Comme l’an dernier, donc, sept des 20 principaux promoteurs immobiliers de France ont élaboré un plan qui a été par la suite certifié par l’organisation Science based targets initiatives (SBTi), la référence mondiale en matière de validation des objectifs de lutte contre le changement climatique des entreprises, de la construction mais aussi d’autres secteurs émissifs comme l’énergie, la finance ou le textile.

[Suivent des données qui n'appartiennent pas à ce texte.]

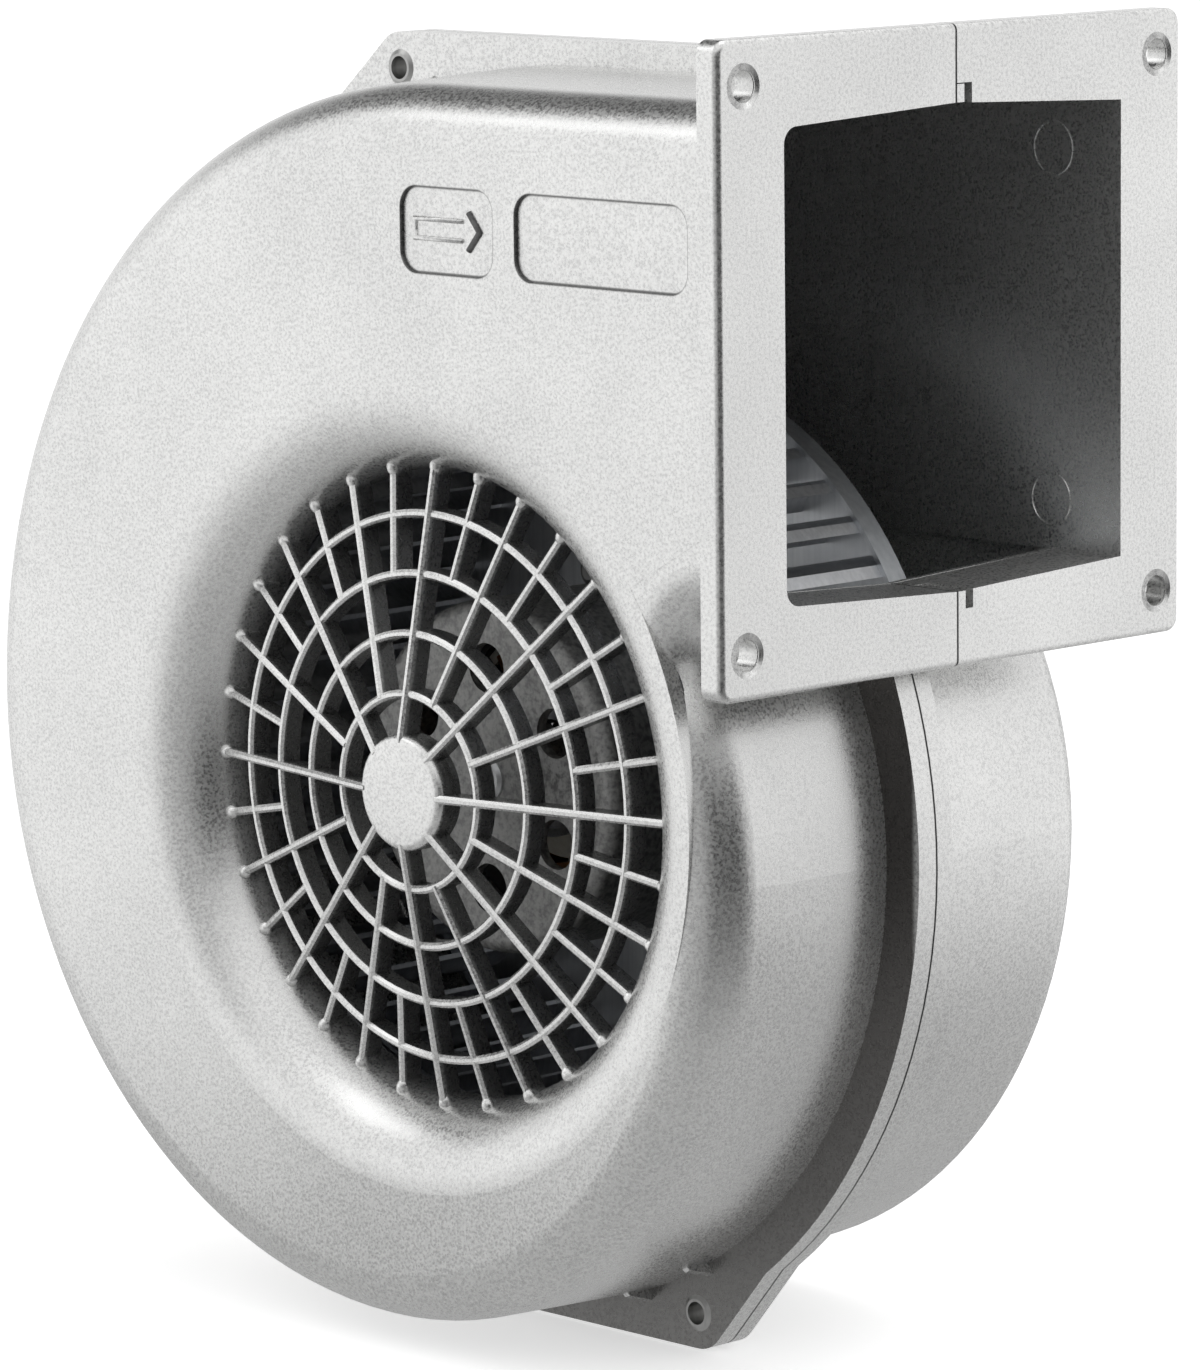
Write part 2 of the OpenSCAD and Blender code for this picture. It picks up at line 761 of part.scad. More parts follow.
module bearing_outer(z) {
    color("lightsteelblue") place() difference() {
        ring(bearing_r, bearing_r - 2.2, bearing_w, z);
        translate([0, 0, z + bearing_w / 2]) rotate_extrude() translate([(bearing_r + shaft_r) / 2, 0])
            circle(2.2, $fn = fine);
    }
}

module bearing_inner(z) {
    color("lightsteelblue") place() difference() {
        ring(shaft_r + 2.2, shaft_r, bearing_w, z);
        translate([0, 0, z + bearing_w / 2]) rotate_extrude() translate([(bearing_r + shaft_r) / 2, 0])
            circle(2.2, $fn = fine);
    }
}

// Seven balls in a flat cage.
module bearing_balls(z) {
    pitch = (bearing_r + shaft_r) / 2;
    color("goldenrod") place() translate([0, 0, z + bearing_w / 2]) {
        around(7) translate([pitch, 0, 0]) sphere(r = 1.9, $fn = fine);
        ring(pitch + 0.6, pitch - 0.6, 2, -1);
    }
}

module front_bearing_outer() { bearing_outer(front_bearing_z); }
module front_bearing_inner() { bearing_inner(front_bearing_z); }
module front_bearing_balls() { bearing_balls(front_bearing_z); }
module rear_bearing_outer() { bearing_outer(rear_bearing_z); }
module rear_bearing_inner() { bearing_inner(rear_bearing_z); }
module rear_bearing_balls() { bearing_balls(rear_bearing_z); }

// The spring washer that loads the front bearing.
module wave_washer() {
    color("silver") place() ring(bearing_r - 0.1, bearing_r - 2, 0.4, front_bearing_z + bearing_w);
}

module shaft_circlip() {
    color("dimgray") place() difference() {
        ring(shaft_r + 1.2, shaft_r - 0.6, 1, rear_bearing_z - 1.05);
        translate([0, -1.2, rear_bearing_z - 2]) cube([10, 2.4, 3]);
    }
}

// Screws through the shell's back wall into the motor's base.
module base_screws() {
    color("silver") place() around(4, 45) translate([screw_circle, 0, -back_depth]) {
        cylinder(d = screw_d - 0.02, h = wall + base_t + 1);
        translate([0, 0, -2.6]) difference() {
            cylinder(r = screw_d - 0.2, h = 2.6);
            translate([0, 0, -over]) cylinder(d = screw_d * 0.75, h = 2.6, $fn = 6);
        }
    }
}

// Rubber grommet in the cable's hole.
module cable_grommet() {
    color("black") place() translate([grommet_at[0], grommet_at[1], -back_depth]) rotate_extrude() difference() {
        union() {
            square([grommet_r - 0.05, wall]);
            translate([0, -1.8]) square([grommet_r + 2, 1.8]);
            translate([0, wall]) square([grommet_r + 1.4, 1.4]);
        }
        translate([0, -5]) square([grommet_r - 2, 20]);
    }
}

front_housing();
back_housing();
ear_rivets();
impeller_backplate();
impeller_blades();
impeller_front_ring();
impeller_rivets();
rotor_can();
magnet_ring();
shaft();
motor_base();
stator_core();
front_insulator();
rear_insulator();
stator_windings();
driver_board();
driver_parts();
board_screws();
front_bearing_outer();
front_bearing_inner();
front_bearing_balls();
rear_bearing_outer();
rear_bearing_inner();
rear_bearing_balls();
wave_washer();
shaft_circlip();
base_screws();
cable_grommet();
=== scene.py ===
"""Looks of a cast snail-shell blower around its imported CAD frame: camera, finishes, fine pieces, studio."""

import json
import math

import bpy
import numpy as np
from mathutils import Matrix, Vector
from mathutils.bvhtree import BVHTree


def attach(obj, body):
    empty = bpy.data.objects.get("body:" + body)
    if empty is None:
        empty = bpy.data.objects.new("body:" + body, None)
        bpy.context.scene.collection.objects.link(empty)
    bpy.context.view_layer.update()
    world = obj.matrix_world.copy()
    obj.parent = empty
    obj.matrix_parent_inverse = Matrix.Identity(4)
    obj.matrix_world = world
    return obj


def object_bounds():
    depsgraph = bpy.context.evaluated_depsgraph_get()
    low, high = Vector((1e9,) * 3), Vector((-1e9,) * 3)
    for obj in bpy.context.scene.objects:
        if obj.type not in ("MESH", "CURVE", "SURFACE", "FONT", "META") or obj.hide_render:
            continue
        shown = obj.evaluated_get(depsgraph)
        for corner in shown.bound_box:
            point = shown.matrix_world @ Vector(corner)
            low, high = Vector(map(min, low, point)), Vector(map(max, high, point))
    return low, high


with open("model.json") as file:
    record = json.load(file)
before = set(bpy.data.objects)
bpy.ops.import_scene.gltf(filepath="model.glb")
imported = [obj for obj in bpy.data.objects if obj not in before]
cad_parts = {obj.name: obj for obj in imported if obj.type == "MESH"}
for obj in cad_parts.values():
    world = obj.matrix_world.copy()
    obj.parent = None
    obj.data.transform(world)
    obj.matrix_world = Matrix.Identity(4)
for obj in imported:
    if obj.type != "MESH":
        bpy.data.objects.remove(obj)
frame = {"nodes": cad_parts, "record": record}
cad_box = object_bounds()
nodes = frame["nodes"]

# ---------------------------------------------------------------- sizes, in mm in the part's frame

MM = 0.001

# the wheel's axis, and the plane of the front casting's face
AXIS_X, AXIS_Z = -92.3, -81.8
FRONT_Y = -45.2

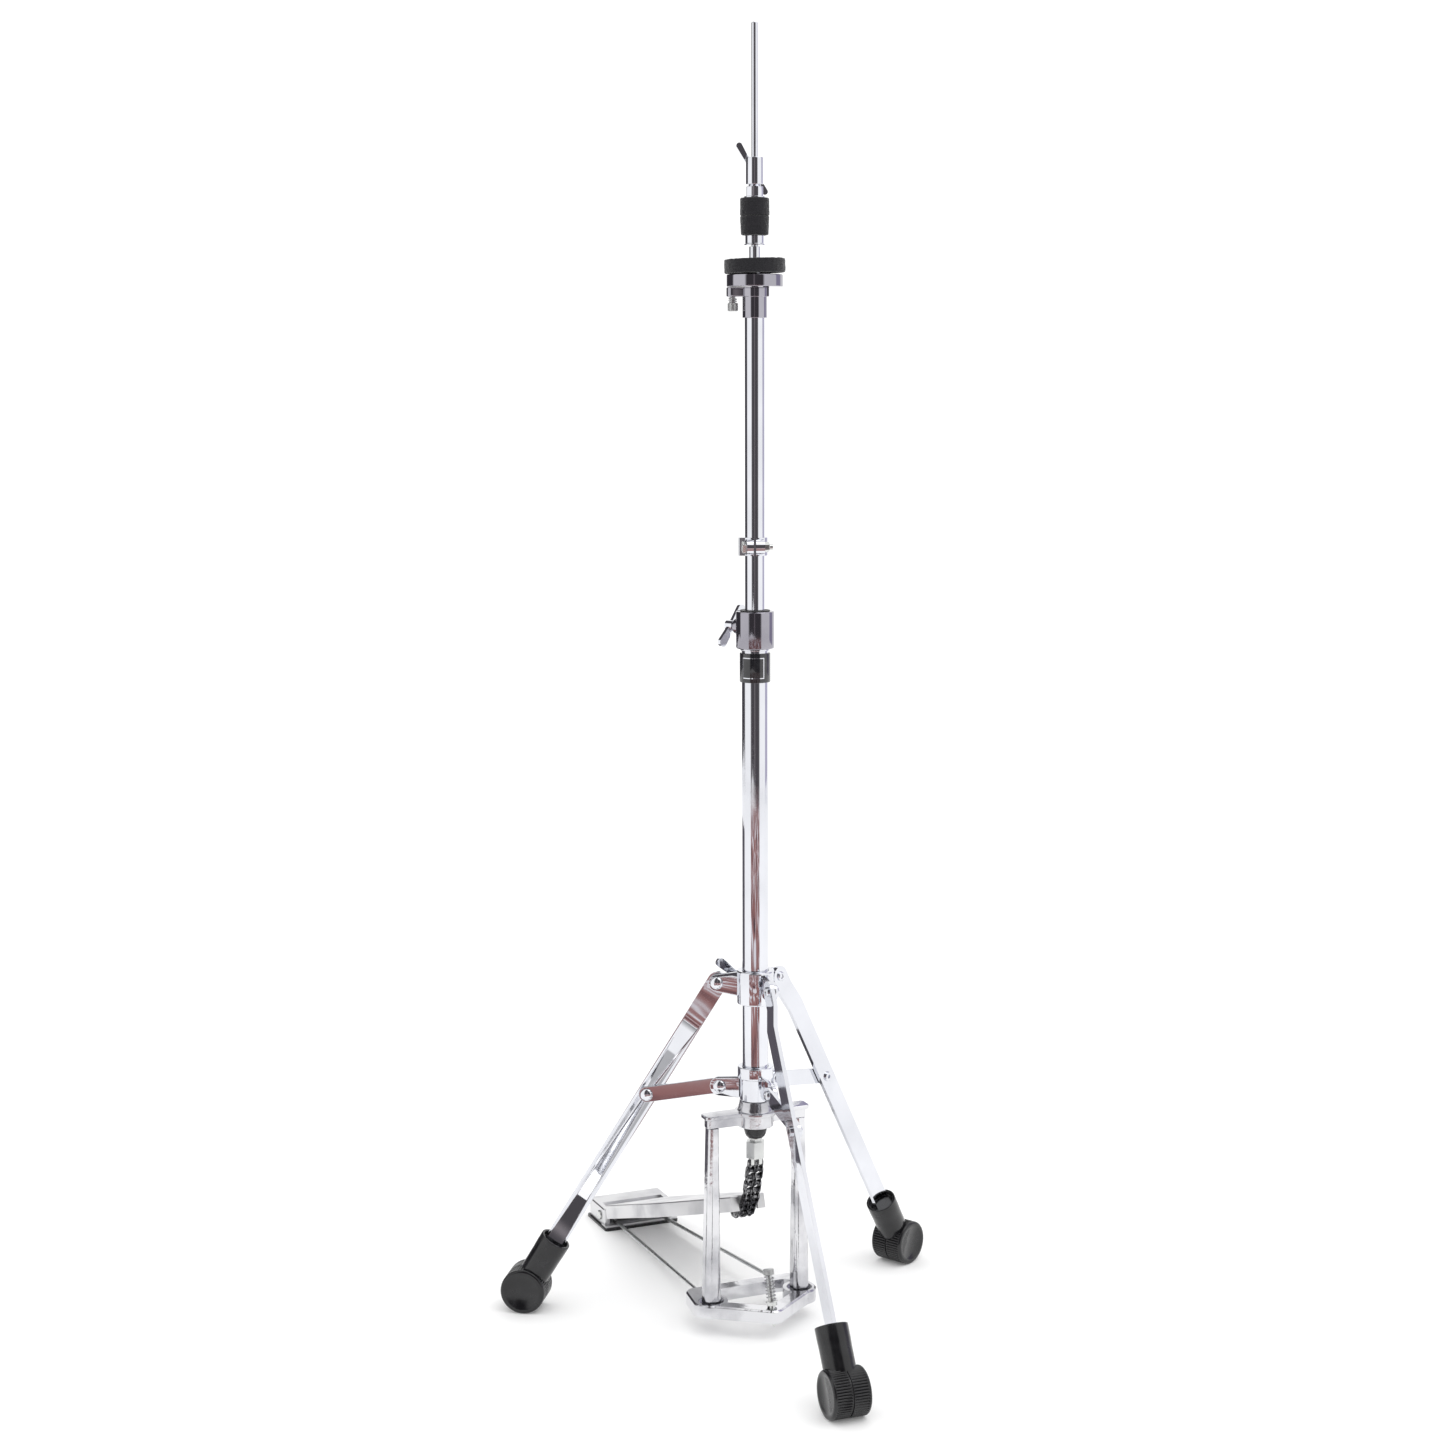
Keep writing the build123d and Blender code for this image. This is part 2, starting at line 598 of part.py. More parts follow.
def wing_screw(azimuth, tip, hub_at, height, shank_r, tilt, reach, lobe_r):
    """A wing screw pointing outward at an azimuth: shank, hub and two blades tilted from upright."""
    hub_r = shank_r + 2.2
    with BuildPart() as screw:
        with BuildSketch(outward_plane(azimuth, tip, height)):
            Circle(shank_r)
        extrude(amount=hub_at - tip)
        with BuildSketch(outward_plane(azimuth, hub_at, height)):
            Circle(hub_r)
        extrude(amount=9)
        blade_plane = outward_plane(azimuth, hub_at + 2.5, height)
        for turn in (0, 180):
            with BuildSketch(blade_plane) as blade:
                with Locations(Rot(0, 0, 90 + tilt + turn) * Pos(reach - lobe_r, 0)):
                    Circle(lobe_r)
                with Locations(Rot(0, 0, 90 + tilt + turn) * Pos(hub_r * 0.5, 0)):
                    Circle(lobe_r * 0.72)
                make_hull()
            extrude(amount=3.4)
    return screw


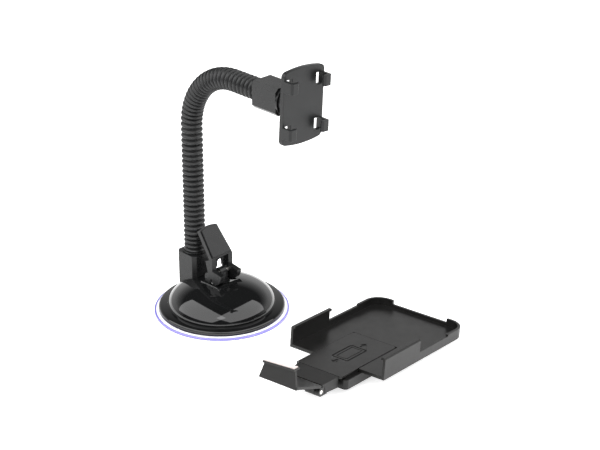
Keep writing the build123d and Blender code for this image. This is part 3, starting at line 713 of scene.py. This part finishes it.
def studio():
    """Pale floor, a sky that glows low on one side, and two softboxes."""
    work = bmesh.new()
    bmesh.ops.create_grid(work, x_segments=1, y_segments=1, size=6.0)
    mesh = bpy.data.meshes.new("floor")
    work.to_mesh(mesh)
    work.free()
    floor = new_object("floor", mesh, studio_floor())
    world = bpy.data.worlds.new("studio")
    world.use_nodes = True
    nodes = world.node_tree.nodes
    links = world.node_tree.links
    where = nodes.new("ShaderNodeTexCoord").outputs["Generated"]
    height = nodes.new("ShaderNodeSeparateXYZ")
    links.new(where, height.inputs[0])
    depth = nodes.new("ShaderNodeVectorMath")
    depth.operation = "DOT_PRODUCT"
    depth.inputs[1].default_value = (-0.71, 0.70, 0.0)
    links.new(where, depth.inputs[0])
    both = nodes.new("ShaderNodeMix")
    both.data_type = "RGBA"
    both.blend_type = "MULTIPLY"
    both.inputs[0].default_value = 1.0
    for signal, socket, (dark, light) in (
        (height.outputs["Z"], both.inputs[6], (0.60, 0.28)),
        (depth.outputs["Value"], both.inputs[7], (-0.15, 0.35)),
    ):
        ramp = nodes.new("ShaderNodeMapRange")
        ramp.inputs["From Min"].default_value = dark
        ramp.inputs["From Max"].default_value = light
        ramp.inputs["To Min"].default_value = 0.04
        links.new(signal, ramp.inputs["Value"])
        links.new(ramp.outputs[0], socket)
    links.new(both.outputs[2], nodes["Background"].inputs["Color"])
    nodes["Background"].inputs["Strength"].default_value = 1.0
    bpy.context.scene.world = world
    bpy.context.scene.view_settings.view_transform = "Standard"
    middle = (0.0, 0.0, 0.03)
    distance = 0.95
    for name, bearing, rise, size, power in (
        ("left softbox", -15.0, 47.0, (1.8, 1.0), 16.0),
        ("right softbox", 106.0, 47.0, (1.8, 1.0), 15.0),
    ):
        turn, tilt = radians(bearing), radians(rise)
        place = Vector((sin(turn) * cos(tilt), -cos(turn) * cos(tilt), sin(tilt))) * distance
        area_light(name, place + Vector(middle), middle, size, power)


def camera():
    """Long lens that looks down on the mount from its front corner."""
    lens = bpy.data.cameras.new("camera")
    lens.lens = 108.0
    lens.sensor_width = 36.0
    eye = bpy.data.objects.new("camera", lens)
    turn, rise, distance = radians(45.5), radians(25.5), 1.117
    target = Vector((34.7, 35.3, 58.6)) * MM
    back = Vector((sin(turn) * cos(rise), -cos(turn) * cos(rise), sin(rise)))
    eye.location = target + back * distance
    eye.rotation_euler = (-back).to_track_quat("-Z", "Y").to_euler()
    bpy.context.collection.objects.link(eye)
    bpy.context.scene.camera = eye


camera()
studio()
suction_foot()
ribbed_neck()
moulded_parts()
steel_parts()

Il s’agit de Nexity, Bouygues Immobilier, Icade, Kaufman & Broad, Eiffage Immobilier, Linkcity, en tant que filiale de Bouygues Construction, et Adim. Cette entité de Vinci Construction, 2e de notre dernier classement dans la catégorie tertiaire, se démarque de la concurrence : sa stratégie est compatible avec une limitation du réchauffement planétaire à 2°C par rapport à l’ère préindustrielle. Les premiers cités, eux, font des efforts pour ne pas dépasser 1,5°C.
Adim voit grand pour le béton « bas carbone »
Les périmètres de ces acteurs cotés en bourse ne sont pas les mêmes. Difficile de comparer, donc. Toutefois, les objectifs communiqués donnent une idée des paliers à franchir.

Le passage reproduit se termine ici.